Required work: Check every line below for the word "joints" and show those that hold it.

Raw data:
══════════

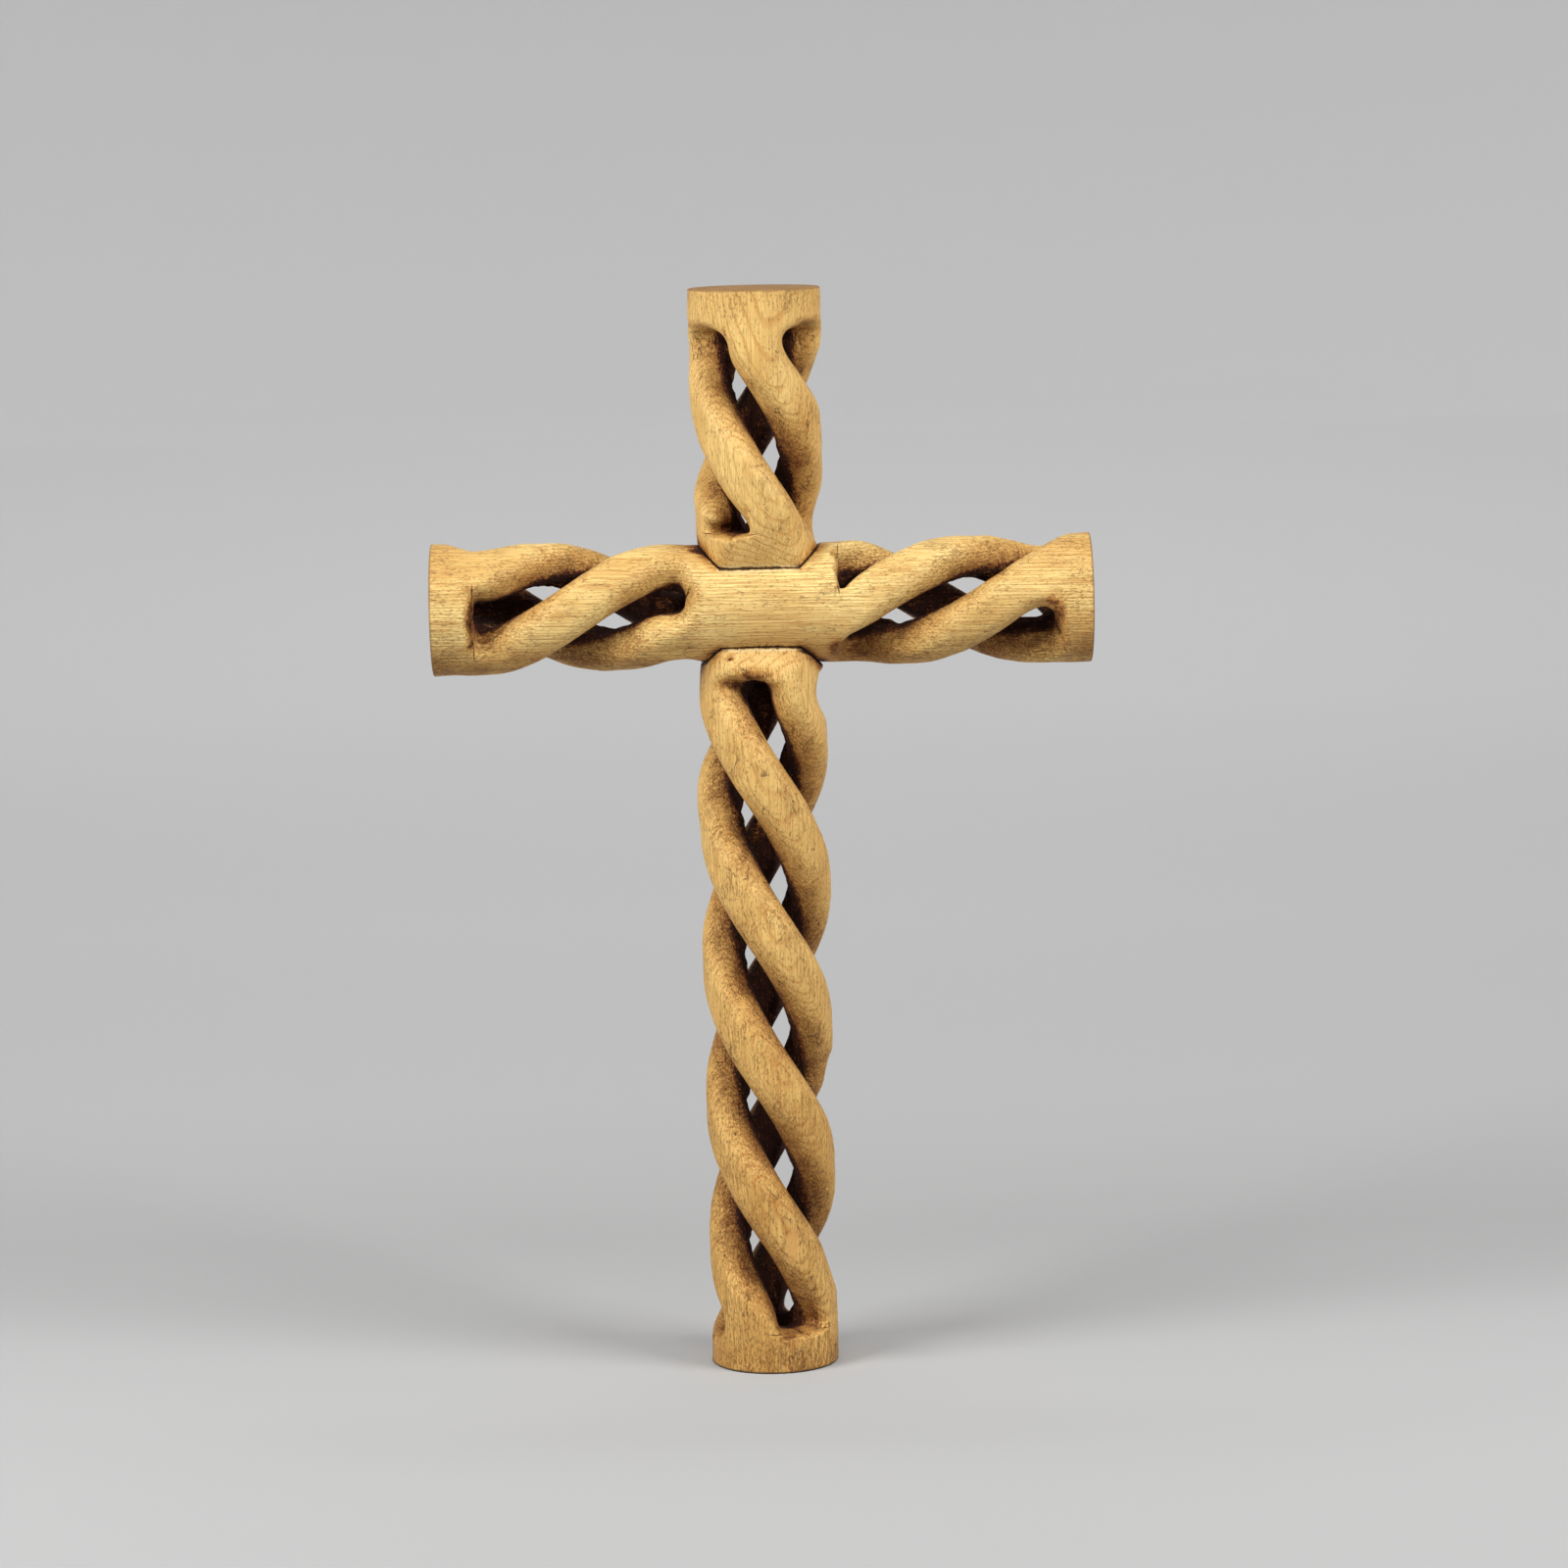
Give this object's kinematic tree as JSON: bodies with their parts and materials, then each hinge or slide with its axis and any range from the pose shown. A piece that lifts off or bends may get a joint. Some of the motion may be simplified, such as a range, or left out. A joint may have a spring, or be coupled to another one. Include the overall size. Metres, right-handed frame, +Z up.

══════════

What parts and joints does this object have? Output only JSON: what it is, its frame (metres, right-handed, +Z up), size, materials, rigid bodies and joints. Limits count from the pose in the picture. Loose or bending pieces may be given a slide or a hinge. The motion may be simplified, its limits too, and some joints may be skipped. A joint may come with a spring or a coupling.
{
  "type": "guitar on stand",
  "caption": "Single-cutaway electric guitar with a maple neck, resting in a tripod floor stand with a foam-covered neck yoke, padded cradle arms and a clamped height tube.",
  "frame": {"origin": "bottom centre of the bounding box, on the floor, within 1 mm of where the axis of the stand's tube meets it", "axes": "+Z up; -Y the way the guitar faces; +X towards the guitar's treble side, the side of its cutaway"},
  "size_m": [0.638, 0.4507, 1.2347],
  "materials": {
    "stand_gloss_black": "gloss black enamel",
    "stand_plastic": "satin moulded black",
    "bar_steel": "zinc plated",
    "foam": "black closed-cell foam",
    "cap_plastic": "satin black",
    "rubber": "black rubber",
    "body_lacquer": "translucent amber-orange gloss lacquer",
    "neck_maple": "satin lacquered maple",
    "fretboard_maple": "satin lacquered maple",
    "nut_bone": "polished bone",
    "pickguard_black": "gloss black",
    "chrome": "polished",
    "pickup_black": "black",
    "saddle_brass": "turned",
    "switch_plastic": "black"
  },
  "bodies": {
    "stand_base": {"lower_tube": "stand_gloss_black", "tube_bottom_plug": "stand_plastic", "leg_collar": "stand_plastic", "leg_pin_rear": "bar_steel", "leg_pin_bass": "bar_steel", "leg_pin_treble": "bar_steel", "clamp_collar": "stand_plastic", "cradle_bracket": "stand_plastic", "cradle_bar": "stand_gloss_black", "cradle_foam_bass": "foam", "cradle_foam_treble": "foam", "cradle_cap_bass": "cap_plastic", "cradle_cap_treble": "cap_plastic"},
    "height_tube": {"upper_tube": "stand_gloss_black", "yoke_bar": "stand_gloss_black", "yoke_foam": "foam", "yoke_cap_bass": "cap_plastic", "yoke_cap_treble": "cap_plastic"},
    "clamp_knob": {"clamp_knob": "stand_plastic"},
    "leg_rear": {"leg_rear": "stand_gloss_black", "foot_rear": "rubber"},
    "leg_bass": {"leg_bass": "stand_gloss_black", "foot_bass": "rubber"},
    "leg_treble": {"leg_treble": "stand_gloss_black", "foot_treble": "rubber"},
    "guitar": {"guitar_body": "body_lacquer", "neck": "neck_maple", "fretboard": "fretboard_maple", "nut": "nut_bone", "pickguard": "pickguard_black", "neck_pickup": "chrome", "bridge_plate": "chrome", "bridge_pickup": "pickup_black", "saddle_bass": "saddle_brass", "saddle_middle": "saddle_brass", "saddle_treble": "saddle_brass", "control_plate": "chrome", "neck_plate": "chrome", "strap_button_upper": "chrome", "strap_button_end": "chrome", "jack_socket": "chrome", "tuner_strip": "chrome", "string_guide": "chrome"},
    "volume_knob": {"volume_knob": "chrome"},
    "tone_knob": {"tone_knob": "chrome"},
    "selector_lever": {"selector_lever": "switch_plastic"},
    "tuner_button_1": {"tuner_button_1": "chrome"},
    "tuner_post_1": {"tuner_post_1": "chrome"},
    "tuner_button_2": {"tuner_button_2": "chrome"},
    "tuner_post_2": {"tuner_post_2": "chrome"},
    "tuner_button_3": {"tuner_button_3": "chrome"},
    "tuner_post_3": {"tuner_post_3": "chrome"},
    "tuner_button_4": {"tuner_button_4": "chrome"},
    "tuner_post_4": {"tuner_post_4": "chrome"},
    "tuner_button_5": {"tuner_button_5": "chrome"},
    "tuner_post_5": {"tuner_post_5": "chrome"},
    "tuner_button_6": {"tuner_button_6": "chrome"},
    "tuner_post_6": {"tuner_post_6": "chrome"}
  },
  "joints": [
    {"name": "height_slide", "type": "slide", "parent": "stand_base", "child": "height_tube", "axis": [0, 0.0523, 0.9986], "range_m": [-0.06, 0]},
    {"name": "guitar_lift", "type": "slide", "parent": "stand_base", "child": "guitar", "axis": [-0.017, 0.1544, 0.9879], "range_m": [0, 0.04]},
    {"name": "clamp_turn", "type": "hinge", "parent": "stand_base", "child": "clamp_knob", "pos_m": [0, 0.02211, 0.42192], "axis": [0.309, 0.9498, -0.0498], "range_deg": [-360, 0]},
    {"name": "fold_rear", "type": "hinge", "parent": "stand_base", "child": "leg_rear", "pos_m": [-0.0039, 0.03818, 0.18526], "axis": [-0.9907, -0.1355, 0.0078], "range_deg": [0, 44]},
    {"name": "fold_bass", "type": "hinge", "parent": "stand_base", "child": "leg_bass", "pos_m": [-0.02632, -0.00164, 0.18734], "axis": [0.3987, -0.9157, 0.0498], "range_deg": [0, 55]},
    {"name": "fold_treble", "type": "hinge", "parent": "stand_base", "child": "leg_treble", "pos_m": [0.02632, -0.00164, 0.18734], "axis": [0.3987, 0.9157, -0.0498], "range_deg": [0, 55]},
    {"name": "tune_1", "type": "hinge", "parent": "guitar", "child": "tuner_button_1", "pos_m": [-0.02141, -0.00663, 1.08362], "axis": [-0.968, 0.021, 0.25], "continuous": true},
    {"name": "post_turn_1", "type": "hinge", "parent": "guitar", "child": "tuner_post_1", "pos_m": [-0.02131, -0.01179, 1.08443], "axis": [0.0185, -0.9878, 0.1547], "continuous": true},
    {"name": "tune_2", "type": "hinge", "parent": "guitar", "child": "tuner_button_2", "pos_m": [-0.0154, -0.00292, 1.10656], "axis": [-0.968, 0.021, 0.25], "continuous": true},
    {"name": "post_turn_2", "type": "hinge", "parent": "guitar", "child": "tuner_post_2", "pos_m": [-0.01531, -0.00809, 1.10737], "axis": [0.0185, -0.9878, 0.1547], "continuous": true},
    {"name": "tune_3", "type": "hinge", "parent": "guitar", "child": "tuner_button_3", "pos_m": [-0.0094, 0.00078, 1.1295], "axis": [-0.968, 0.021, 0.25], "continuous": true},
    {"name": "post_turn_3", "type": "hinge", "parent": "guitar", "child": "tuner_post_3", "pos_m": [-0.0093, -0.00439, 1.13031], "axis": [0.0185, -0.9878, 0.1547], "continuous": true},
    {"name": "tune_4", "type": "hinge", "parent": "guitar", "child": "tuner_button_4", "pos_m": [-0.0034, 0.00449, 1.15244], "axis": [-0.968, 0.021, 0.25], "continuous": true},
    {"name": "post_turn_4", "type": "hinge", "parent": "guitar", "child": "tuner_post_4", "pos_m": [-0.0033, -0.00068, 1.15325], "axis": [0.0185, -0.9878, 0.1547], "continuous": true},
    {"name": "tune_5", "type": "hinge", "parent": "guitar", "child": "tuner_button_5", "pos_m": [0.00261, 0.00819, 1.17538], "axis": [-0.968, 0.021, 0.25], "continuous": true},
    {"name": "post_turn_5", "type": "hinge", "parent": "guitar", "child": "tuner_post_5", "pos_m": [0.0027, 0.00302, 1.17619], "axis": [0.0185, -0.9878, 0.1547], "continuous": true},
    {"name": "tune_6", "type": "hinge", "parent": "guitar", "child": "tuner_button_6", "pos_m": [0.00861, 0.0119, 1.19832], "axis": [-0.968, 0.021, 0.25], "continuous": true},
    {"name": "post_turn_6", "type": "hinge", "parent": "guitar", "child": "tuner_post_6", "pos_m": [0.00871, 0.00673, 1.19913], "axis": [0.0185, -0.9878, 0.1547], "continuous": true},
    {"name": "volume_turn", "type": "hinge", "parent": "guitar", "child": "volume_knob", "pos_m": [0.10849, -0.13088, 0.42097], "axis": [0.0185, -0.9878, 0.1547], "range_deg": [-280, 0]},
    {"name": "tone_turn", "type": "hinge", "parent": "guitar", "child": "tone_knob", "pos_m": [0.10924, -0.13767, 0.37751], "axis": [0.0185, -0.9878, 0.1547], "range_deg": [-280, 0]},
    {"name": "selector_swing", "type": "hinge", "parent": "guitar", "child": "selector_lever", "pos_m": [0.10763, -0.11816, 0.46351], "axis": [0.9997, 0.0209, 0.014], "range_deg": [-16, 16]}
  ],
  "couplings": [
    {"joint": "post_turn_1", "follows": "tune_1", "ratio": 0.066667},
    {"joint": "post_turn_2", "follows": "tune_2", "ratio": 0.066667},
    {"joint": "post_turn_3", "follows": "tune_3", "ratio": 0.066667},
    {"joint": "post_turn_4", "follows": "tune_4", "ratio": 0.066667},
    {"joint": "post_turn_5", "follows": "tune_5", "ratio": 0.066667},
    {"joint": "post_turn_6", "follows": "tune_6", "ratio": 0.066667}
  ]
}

══════════

Answer to the problem:
What parts and joints does this object have? Output only JSON: what it is, its frame (metres, right-handed, +Z up), size, materials, rigid bodies and joints. Limits count from the pose in the picture. Loose or bending pieces may be given a slide or a hinge. The motion may be simplified, its limits too, and some joints may be skipped. A joint may come with a spring or a coupling.
  "joints": [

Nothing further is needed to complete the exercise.